Entre a consagração e o escrutínio, poucos experimentaram ambos os extremos com tamanha intensidade quanto Chesley “Sully” Sullenberger. Em 15 de janeiro de 2009, o capitão tomou uma decisão que definiria sua vida: pousar um Airbus A320 avariado nas águas geladas do rio Hudson, salvando todas as 155 pessoas a bordo. O evento, celebrado de imediato como “O Milagre do Hudson”, deu a Sully o status de herói apenas para, pouco depois, transformá-lo em alvo de uma investigação exaustiva que questionava a legitimidade de sua escolha.
É nesse conflito entre reconhecimento e escrutínio que Clint Eastwood ancora “Sully: O Herói do Rio Hudson”, trazendo Tom Hanks no papel principal. Mais do que um relato de sobrevivência, o filme investiga o peso da responsabilidade e os dilemas que mesmo os profissionais mais experientes enfrentam. Baseado no livro “Dever Mais Alto”, escrito pelo próprio Sullenberger em parceria com Jeffrey Zaslow, o longa alterna a reconstituição do pouso forçado com os intensos desdobramentos pós-acidente, desde a pressão da imprensa até os desafios psicológicos que assombram o capitão. O que poderia ter sido apenas uma dramatização de um feito extraordinário se torna, nas mãos de Eastwood, uma reflexão sobre a fragilidade da reputação em tempos de julgamento implacável.
A interpretação de Tom Hanks reforça essa complexidade. Seu Sully é um homem contido, mas visivelmente assombrado pela dúvida: teria ele cometido um erro ao não tentar retornar a LaGuardia?

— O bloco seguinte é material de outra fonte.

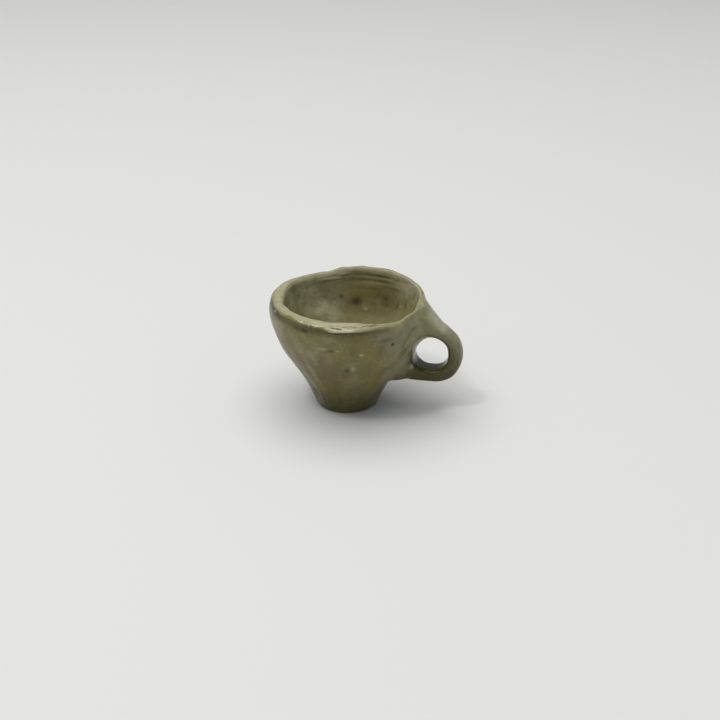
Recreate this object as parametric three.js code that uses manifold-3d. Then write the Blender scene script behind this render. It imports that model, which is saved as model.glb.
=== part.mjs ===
// A hand-pinched espresso cup in thick glazed clay. A narrow foot carries a flaring bowl, a rolled
// lip runs round the uneven mouth, and one broad handle with a round finger hole grows from the lip
// and comes back to the wall low down. Millimetres, +Z up. The origin is the centre of the foot's
// underside, and the handle lies along +X. Angles round the cup start at the handle and turn
// towards +Y.
import * as THREE from "three";
import { mergeVertices } from "three/addons/utils/BufferGeometryUtils.js";
import Module from "manifold-3d";

// Whole cup
const cupHeight = 47.5;
const bowlRadius = 32.2;
const slipGap = 0.3;

// Foot
const footRadius = 13.1;
const footHeight = 6;
const footRounding = 1.1;

// Bowl
const floorThickness = 4;
const floorFillet = 6;
const wallThickness = 4.6;

// Lip
const lipWidth = 5;
const lipHeight = 6.8;
const lipBulgeDrop = 4.4;
const lipLeanShare = 0.14;
const lipOverhang = 0.9;
const lipCrownExponent = 2.5;

// Handle, drawn round the centre of its finger hole, which stands off from the wall beside it at a
// share of the cup's height
const holeRadius = 6.9;
const holeStandoff = 2.1;
const holeHeightShare = 0.529;
const strapThickness = 5.5;
const strapDepth = 9.2;
const lowerRootSpread = 8;
const rimTuck = 1.2;
const handleSectionExponent = 2.3;

// Shares of cupHeight that the rim stands at, one each 30 degrees round from the handle
const rimHeightShares = [0.992, 1.006, 1.02, 1.028, 0.995, 0.997, 0.998, 1, 1.008, 1.012, 0.99, 0.976];
// Shares of lipWidth at the same places
const lipWidthShares = [0.7, 0.55, 0.6, 0.72, 0.9, 1.04, 1.2, 1.16, 1, 0.88, 0.68, 0.58];
// Shares of lipOverhang, by which the folded lip stands out over the wall, at the same places
const lipOverhangShares = [0, 0, 0, 0, 0, 0, 0.1, 0.25, 0.6, 1, 0.4, 0];
// Shares of bowlRadius at the same places
const bowlShares = [0.975, 0.985, 1, 1, 0.985, 0.998, 1, 1.005, 0.985, 0.975, 0.97, 0.97];
// Shares of footRadius at the same places
const footShares = [0.92, 0.96, 1, 1, 1, 1.01, 1, 1.01, 0.99, 0.95, 0.93, 0.91];
// Shares of the way from the foot's radius out to the bowl's widest, at equal steps up
const flareShares = [0, 0.105, 0.245, 0.39, 0.56, 0.725, 0.85, 0.94, 1];

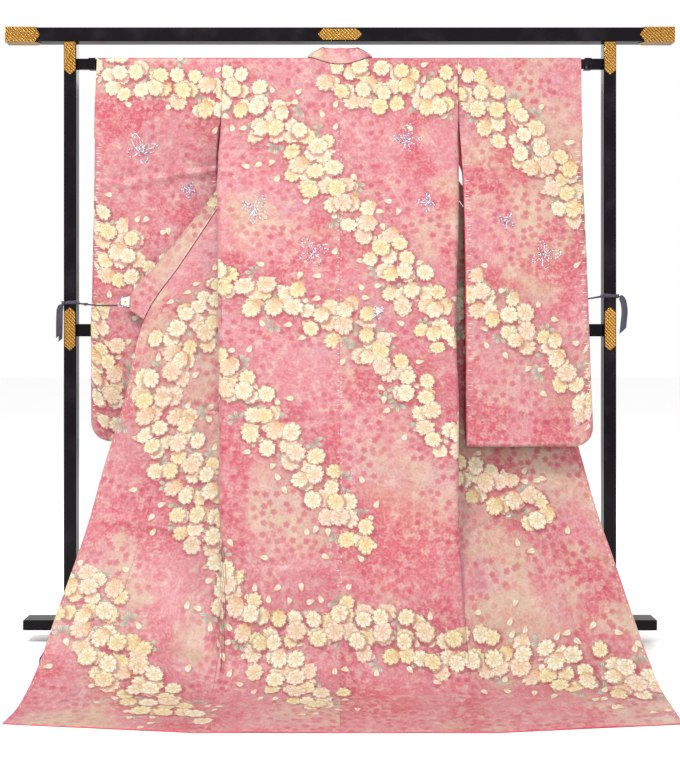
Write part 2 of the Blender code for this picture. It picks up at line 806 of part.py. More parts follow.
def pointed(centre, wide, tall, point, both):
    """Outline of an upright brass plate, pointed below, and above too with both."""
    x, z = centre
    low, high = z - tall / 2, z + tall / 2
    top = [(x + wide / 2, high), (x - wide / 2, high)]
    if both:
        top = [(x + wide / 2, high - point), (x, high), (x - wide / 2, high - point)]
    return [(x - wide / 2, low + point), (x, low), (x + wide / 2, low + point)] + top


def brasses(brass):
    for side in (LEFT, RIGHT):
        x, front = side * POST_X, STAND_Y - POST_DEEP / 2 - LAP
        name = SIDE_NAME[side]
        top = pointed((x, RAIL_TOP - RAIL_TALL - 0.046), 0.030, 0.089, 0.012, False)
        extruded("post_plate_top_" + name, top, "xz", front - PLATE, front, brass)
        middle = pointed((x, MID_RAIL_Z + 0.004), 0.029, 0.117, 0.012, True)
        extruded("post_plate_mid_" + name, middle, "xz", front - PLATE, front, brass)
        rail_cap(side, brass)
    front = STAND_Y - RAIL_DEEP / 2 - LAP
    z, long, tall, point = RAIL_TOP - RAIL_TALL / 2, 0.119, 0.030, 0.014
    outline = [
        (-long / 2, z), (-long / 2 + point, z - tall / 2), (long / 2 - point, z - tall / 2),
        (long / 2, z), (long / 2 - point, z + tall / 2), (-long / 2 + point, z + tall / 2),
    ]
    extruded("rail_plate_centre", outline, "xz", front - PLATE, front, brass)


def rail_cap(side, brass):
    """A brass cap over a rail end, each of its four faces running to a point."""
    length, point = 0.080, 0.014
    end = RAIL_LENGTH / 2 + LAP

    def ring(x, grow, drawn):
        half_y, half_z = RAIL_DEEP / 2 + LAP + grow, RAIL_TALL / 2 + LAP + grow
        corners = [(-1, -1), (0, -1), (1, -1), (1, 0), (1, 1), (0, 1), (-1, 1), (-1, 0)]
        row = []
        for sy, sz in corners:
            tip = drawn if 0 in (sy, sz) else 0.0
            row.append((side * (x - tip), STAND_Y + sy * half_y, RAIL_TOP - RAIL_TALL / 2 + sz * half_z))
        return row

    places = ring(end + PLATE, PLATE, 0.0) + ring(end - length, PLATE, point)
    places += ring(end - length, 0.0, point) + ring(end, 0.0, 0.0)
    faces = [
        (8 * j + i, 8 * j + (i + 1) % 8, 8 * j + 8 + (i + 1) % 8, 8 * j + 8 + i)
        for j in range(3)
        for i in range(8)
    ]
    faces += [tuple(reversed(range(8))), tuple(range(24, 32))]
    solid("rail_cap_" + SIDE_NAME[side], places, faces, brass).data.shade_flat()


# ---- Ties ----
TIE_WIDE, TIE_THICK = 0.008, 0.0012
TIE_CLEAR = 0.0012  # from the post to the middle of the tape
TIE_Z = {LEFT: 0.919, RIGHT: 0.938}  # where it goes round the post
TIE_FRONT = POST_DEEP / 2 + PLATE + LAP + TIE_CLEAR
TAIL_CLEAR = 0.001  # from the tape to its hanging end
CLIP_AT = {LEFT: (0.5640, 0.9120), RIGHT: (0.5960, 0.9300)}  # out and up of the collar's tip
TAIL = ((0.006, 0.010), (0.020, -0.074), (0.028, -0.088), (0.034, -0.074), (0.022, 0.010))


def tie_way(side):
    """Places along a tie: out, forward, up. It goes once round the post and hangs on its far side."""
    z, out, up = TIE_Z[side], *CLIP_AT[side]
    forward = collar_place(side, COLLAR_END, 0.8)[1]
    near, far = POST_X - POST_WIDE / 2 - TIE_CLEAR, POST_X + POST_WIDE / 2 + TIE_CLEAR
    front, back = TIE_FRONT, -POST_DEEP / 2 - TIE_CLEAR
    sag = 0.003
    return (
        (out + 0.030, forward, up),
        (mix(out + 0.03, near, 0.5), mix(forward, front, 0.5), mix(up, z, 0.5) - sag),
        (near, front - 0.002, z),
        (near, 0.0, z),
        (near, back, z),
        (far, back, z + 0.001),
        (far, 0.0, z + 0.003),
        (far, front, z + 0.006),
        (POST_X, front, z + 0.009),
    )


def ribbon(name, places, wide, thick, finish):
    """A flat tape along a way, its width kept upright."""
    upright = Vector((0, 0, 1))
    rings = []
    last = len(places) - 1
    for i, place in enumerate(places):
        along = (places[min(i + 1, last)] - places[max(i - 1, 0)]).normalized()
        across = along.cross(upright).normalized()
        top = across.cross(along).normalized()
        rings.append([
            place + top * (sy * wide / 2) + across * (sx * thick / 2)
            for sx, sy in ((-1, -1), (1, -1), (1, 1), (-1, 1))
        ])
    points = [p for ring in rings for p in ring]
    faces = [
        (4 * j + i, 4 * j + (i + 1) % 4, 4 * j + 4 + (i + 1) % 4, 4 * j + 4 + i)
        for j in range(last)
        for i in range(4)
    ]
    faces += [(3, 2, 1, 0), tuple(range(len(points) - 4, len(points)))]
    return solid(name, points, faces, finish)


def ties(satin, white):
    for side in (LEFT, RIGHT):
        way = [world(side, place) for place in tie_way(side)]
        ribbon("tie_" + SIDE_NAME[side], way, TIE_WIDE, TIE_THICK, satin)
        tail = [(side * (POST_X + out), TIE_Z[side] + up) for out, up in TAIL]
        face = STAND_Y - TIE_FRONT - TIE_THICK / 2 - TAIL_CLEAR
        extruded("tie_tail_" + SIDE_NAME[side], tail, "xz", face - TIE_THICK, face, satin)
        clip(side, white)


def clip(side, white):
    """Two jaws over the collar's free edge, joined beyond it."""
    seam, free = (Vector(collar_place(side, COLLAR_END - 0.012, share)) for share in (0.0, 1.0))
    reach = (free - seam).normalized()
    along = (free - Vector(collar_place(side, COLLAR_END - 0.03, 1.0))).normalized()
    face = reach.cross(along).normalized()
    along = face.cross(reach)
    out, forward, up = free
    gap, jaw, bite, tall = COLLAR_WALL / 2 + 0.0008, 0.0020, 0.011, 0.010
    outline = [(-bite, gap), (0.003, gap), (0.003, -gap), (-bite, -gap)]
    outline += [(-bite, -gap - jaw), (0.009, -gap - jaw), (0.009, gap + jaw), (-bite, gap + jaw)]
    places = []
    for shift in (-tall, tall):
        for a, b in outline:
            place = Vector((out, forward, up)) + reach * a + face * b + along * shift
            places.append(world(side, tuple(place)))
    count = len(outline)
    faces = [(i, (i + 1) % count, (i + 1) % count + count, i + count) for i in range(count)]
    faces += [tuple(reversed(range(count))), tuple(range(count, 2 * count))]
    solid("clip_" + SIDE_NAME[side], places, faces, white).data.shade_flat()


def main():
    for thing in list(bpy.data.objects):
        bpy.data.objects.remove(thing, do_unlink=True)
    silk = material("silk", SILK)
    black, brass = material("lacquer", BLACK), material("brass", BRASS)
    stand(black)
    brasses(brass)
    for side in (LEFT, RIGHT):
        back_panel(side, silk)
        front_panel(side, silk)
        okumi_panel(side, silk)
        sleeve(side, silk)
    collar(silk)
    ties(material("satin", SATIN), material("clip", WHITE))


main()
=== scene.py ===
# %% [markdown]
# # A wedding kimono on its stand
# An uchikake is the long outer robe of a Japanese bride. It is cut from straight lengths of silk, lined
# in crimson, and shown from the back on a black lacquered stand, with a rod through its sleeves.
# The cloth here is worked out from the flat pattern: every piece knows how wide and how long it is when
# it lies on a table, and a few short tables say where its edges hang. That keeps the cloth's true size.

# %% Load the frame
import json
from math import cos, pi, radians, sin, sqrt

import bpy
import numpy as np
from mathutils import Matrix, Vector

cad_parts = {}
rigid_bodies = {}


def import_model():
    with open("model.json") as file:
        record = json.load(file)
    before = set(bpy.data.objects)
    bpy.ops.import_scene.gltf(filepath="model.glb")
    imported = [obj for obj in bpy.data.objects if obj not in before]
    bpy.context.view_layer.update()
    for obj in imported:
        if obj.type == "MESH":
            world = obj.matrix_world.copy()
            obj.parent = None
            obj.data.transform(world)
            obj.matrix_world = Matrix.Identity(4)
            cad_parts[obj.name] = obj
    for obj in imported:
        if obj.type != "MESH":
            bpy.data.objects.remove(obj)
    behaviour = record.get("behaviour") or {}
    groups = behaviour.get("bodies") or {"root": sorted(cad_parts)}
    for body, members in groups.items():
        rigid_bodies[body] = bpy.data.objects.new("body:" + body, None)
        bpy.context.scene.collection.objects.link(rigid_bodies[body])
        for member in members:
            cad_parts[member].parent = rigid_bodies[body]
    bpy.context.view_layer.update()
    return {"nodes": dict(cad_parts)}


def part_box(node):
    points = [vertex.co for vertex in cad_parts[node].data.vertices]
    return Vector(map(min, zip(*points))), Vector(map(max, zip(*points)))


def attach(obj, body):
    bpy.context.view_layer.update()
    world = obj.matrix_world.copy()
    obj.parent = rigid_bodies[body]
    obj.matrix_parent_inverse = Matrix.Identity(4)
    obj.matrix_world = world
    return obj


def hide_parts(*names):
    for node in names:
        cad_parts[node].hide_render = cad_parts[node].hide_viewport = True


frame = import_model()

bpy.ops.object.select_all(action="DESELECT")
print("nodes:", len(frame["nodes"]))

# %% [markdown]
# ## Sizes of the cut
# All lengths are in metres. v runs down the cloth from the shoulder fold, and u runs from the centre
# back round the side to the front edge. The back, the side, the front and its overlap are therefore one
# flat canvas, and the painted pattern runs across their seams as it does on the dyed silk.

# %% Flat sizes
LEFT, RIGHT = -1, 1
SIDE_NAME = {LEFT: "left", RIGHT: "right"}
LENGTH, WALL, COLLAR_WALL, SEAM = 1.94, 0.002, 0.004, 0.00004
BACK_HALF, FRONT_WIDTH, OKUMI_WIDTH = 0.320, 0.262, 0.143
NECK_HALF, NECK_DROP = 0.088, 0.028
SLEEVE_SEAM, SLIT_END, COLLAR_END, OKUMI_TOP = 0.158, 0.292, 0.800, 0.20
SLEEVE_LENGTH, SLEEVE_WIDTH, WRIST, SLEEVE_DEPTH, SLEEVE_CORNER = 1.045, 0.340, 0.230, 0.012, 0.055
SHOULDER_Z, ROD_TURN = 1.5895, 0.0125
FALL_FORWARD, FALL_POWER, FLOOR_BEND = 0.448, 1.8, 0.11
FOOT_BACK, POST_X, POST_WIDE, POST_DEEP = 0.260, 0.733, 0.034, 0.038
SIDE_RADIUS, SLIT_OPEN = 0.0135, 0.022


# %% A smooth curve through a table
def curve(rows, at, column):
    """Read one column of a table at any place, on a smooth curve through its rows."""
    rows = np.array(rows, float)
    x, y = rows[:, 0], rows[:, column]
    low = np.maximum(np.arange(len(x)) - 1, 0)
    high = np.minimum(np.arange(len(x)) + 1, len(x) - 1)
    slope = (y[high] - y[low]) / (x[high] - x[low])
    at = np.asarray(at, float)
    k = np.clip(np.searchsorted(x, at, side="left") - 1, 0, len(x) - 2)
    wide = x[k + 1] - x[k]
    t = np.clip((at - x[k]) / wide, 0.0, 1.0)
    return (
        y[k] * (1 + 2 * t) * (1 - t) ** 2
        + y[k + 1] * t * t * (3 - 2 * t)
        + wide * slope[k] * t * (1 - t) ** 2
        - wide * slope[k + 1] * t * t * (1 - t)
    )


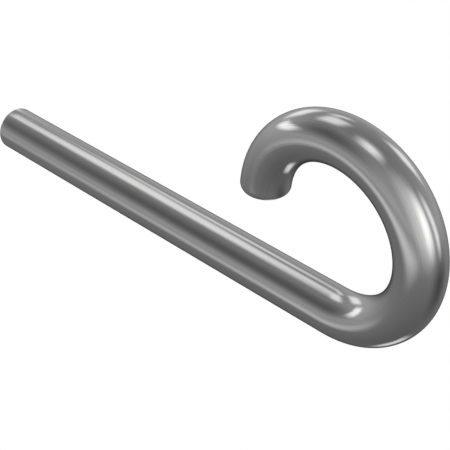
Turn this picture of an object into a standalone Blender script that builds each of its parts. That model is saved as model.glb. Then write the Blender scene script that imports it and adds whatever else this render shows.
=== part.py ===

A atuação de Hanks brilha nos momentos de silêncio, quando a expressão facial transmite a angústia de alguém que, apesar de ter salvo vidas, é forçado a se defender. Ao seu lado, Aaron Eckhart, como o copiloto Jeff Skiles, adiciona um contraponto de lealdade e camaradagem. Laura Linney, ainda que restrita a interações telefônicas como a esposa de Sully, consegue transmitir com eficiência a pressão sofrida por aqueles que acompanham a crise à distância.
O grande diferencial do filme está em sua recusa ao sensacionalismo. Eastwood, conhecido por sua abordagem crua e objetiva, conduz a reconstituição do pouso com rigor técnico, sem exageros dramatúrgicos desnecessários. O espectador acompanha cada decisão tomada em segundos, desde a comunicação com a torre de controle até o impacto nas águas congelantes. A evacuação da aeronave é retratada com um realismo inquietante, destacando tanto a calma do capitão quanto o desespero natural dos passageiros.
Diferente de muitas produções que necessitam de antagonistas evidentes, “Sully” opta por um embate mais sutil. A Junta Nacional de Segurança nos Transportes (NTSB), que conduz a investigação, não é apresentada como vilã, mas como um grupo de profissionais cujo dever é questionar cada detalhe do ocorrido. Esse cuidado impede que o filme se transforme em uma narrativa maniqueísta e reforça a ideia de que, no mundo real, mesmo os atos mais nobres podem ser dissecados com frieza.
Tecnicamente, o longa se beneficia da cinematografia precisa de Tom Stern, colaborador frequente de Eastwood. A trilha sonora é usada com parcimônia, permitindo que as imagens e atuações conduzam a carga emocional. A edição intercala flashbacks do incidente com as audiências da investigação, mantendo o ritmo envolvente sem comprometer a imersão do público.
“Sully” transcende a narrativa de um feito heroico para explorar a efemeridade da glória e os desafios de quem é colocado sob os holofotes. Em uma sociedade que oscila entre a idolatria e a execração, o filme nos convida a refletir sobre a rapidez com que um herói pode se tornar réu. E, acima de tudo, nos lembra que, em certos momentos, a coragem está em seguir a intuição, mesmo quando todos ao redor questionam se foi a escolha certa.